● Job: Reproduce all the entries precisely.

[Data start]

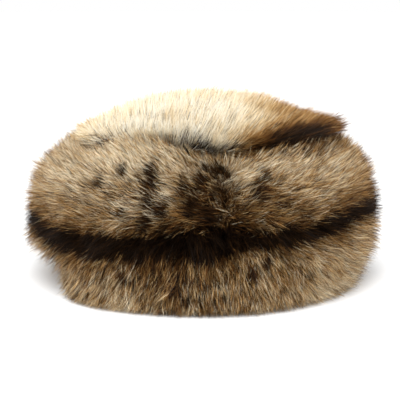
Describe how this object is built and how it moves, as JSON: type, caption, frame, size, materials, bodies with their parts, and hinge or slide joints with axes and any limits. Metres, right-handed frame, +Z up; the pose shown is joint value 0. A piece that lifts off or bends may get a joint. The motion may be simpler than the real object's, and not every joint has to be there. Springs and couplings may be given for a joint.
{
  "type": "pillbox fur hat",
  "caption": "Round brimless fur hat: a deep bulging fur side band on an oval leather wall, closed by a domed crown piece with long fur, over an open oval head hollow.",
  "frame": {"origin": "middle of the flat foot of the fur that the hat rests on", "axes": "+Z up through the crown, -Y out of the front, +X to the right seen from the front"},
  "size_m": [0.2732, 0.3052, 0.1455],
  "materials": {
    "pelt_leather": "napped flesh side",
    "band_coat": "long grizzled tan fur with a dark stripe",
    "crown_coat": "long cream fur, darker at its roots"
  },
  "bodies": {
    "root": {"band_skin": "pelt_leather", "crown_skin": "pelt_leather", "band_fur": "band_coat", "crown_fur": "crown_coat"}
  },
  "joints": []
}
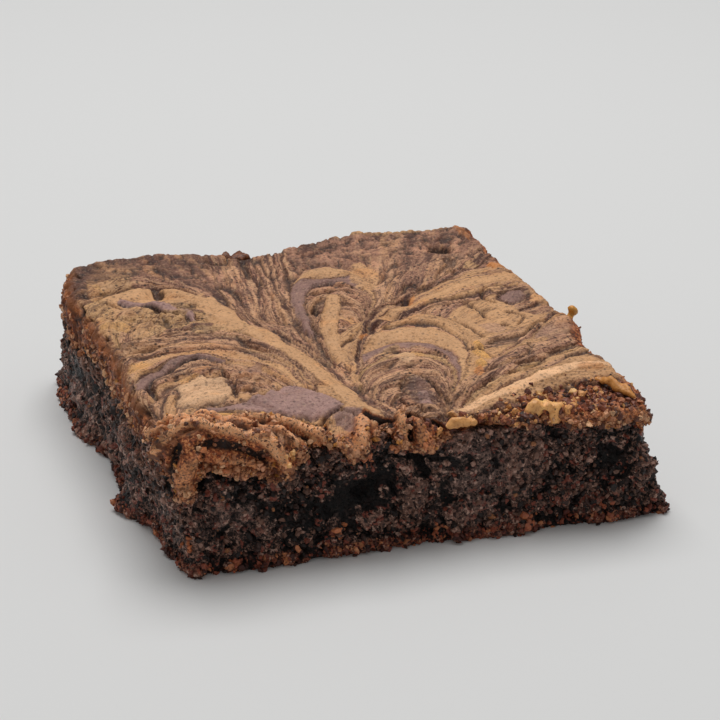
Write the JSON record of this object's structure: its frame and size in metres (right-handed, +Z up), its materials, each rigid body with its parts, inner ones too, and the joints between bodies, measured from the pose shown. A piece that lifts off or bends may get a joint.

[Data end]

● Answer to this task:
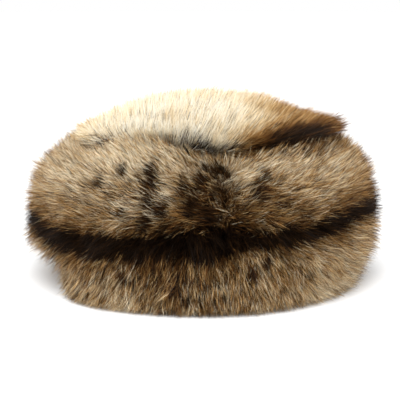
Describe how this object is built and how it moves, as JSON: type, caption, frame, size, materials, bodies with their parts, and hinge or slide joints with axes and any limits. Metres, right-handed frame, +Z up; the pose shown is joint value 0. A piece that lifts off or bends may get a joint. The motion may be simpler than the real object's, and not every joint has to be there. Springs and couplings may be given for a joint.
{
  "type": "pillbox fur hat",
  "caption": "Round brimless fur hat: a deep bulging fur side band on an oval leather wall, closed by a domed crown piece with long fur, over an open oval head hollow.",
  "frame": {"origin": "middle of the flat foot of the fur that the hat rests on", "axes": "+Z up through the crown, -Y out of the front, +X to the right seen from the front"},
  "size_m": [0.2732, 0.3052, 0.1455],
  "materials": {
    "pelt_leather": "napped flesh side",
    "band_coat": "long grizzled tan fur with a dark stripe",
    "crown_coat": "long cream fur, darker at its roots"
  },
  "bodies": {
    "root": {"band_skin": "pelt_leather", "crown_skin": "pelt_leather", "band_fur": "band_coat", "crown_fur": "crown_coat"}
  },
  "joints": []
}
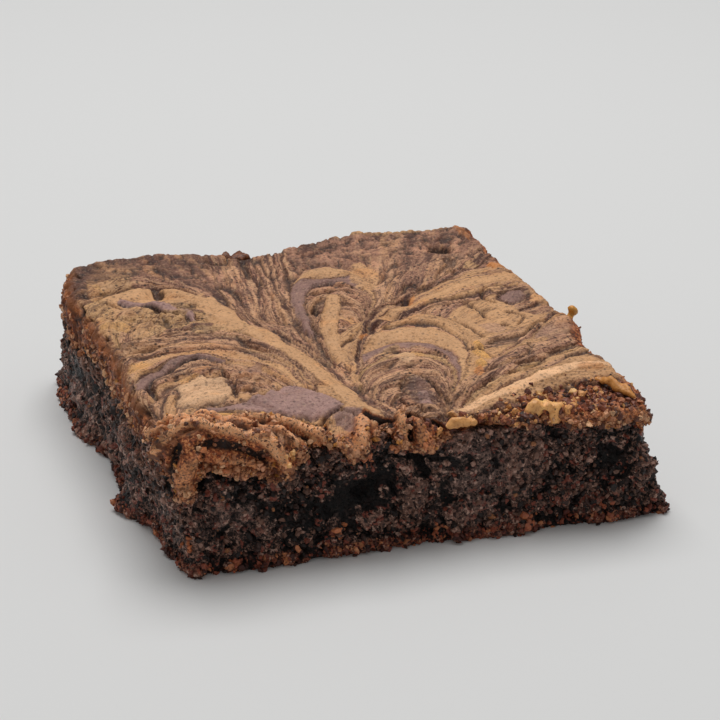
Write the JSON record of this object's structure: its frame and size in metres (right-handed, +Z up), its materials, each rigid body with its parts, inner ones too, and the joints between bodies, measured from the pose shown. A piece that lifts off or bends may get a joint.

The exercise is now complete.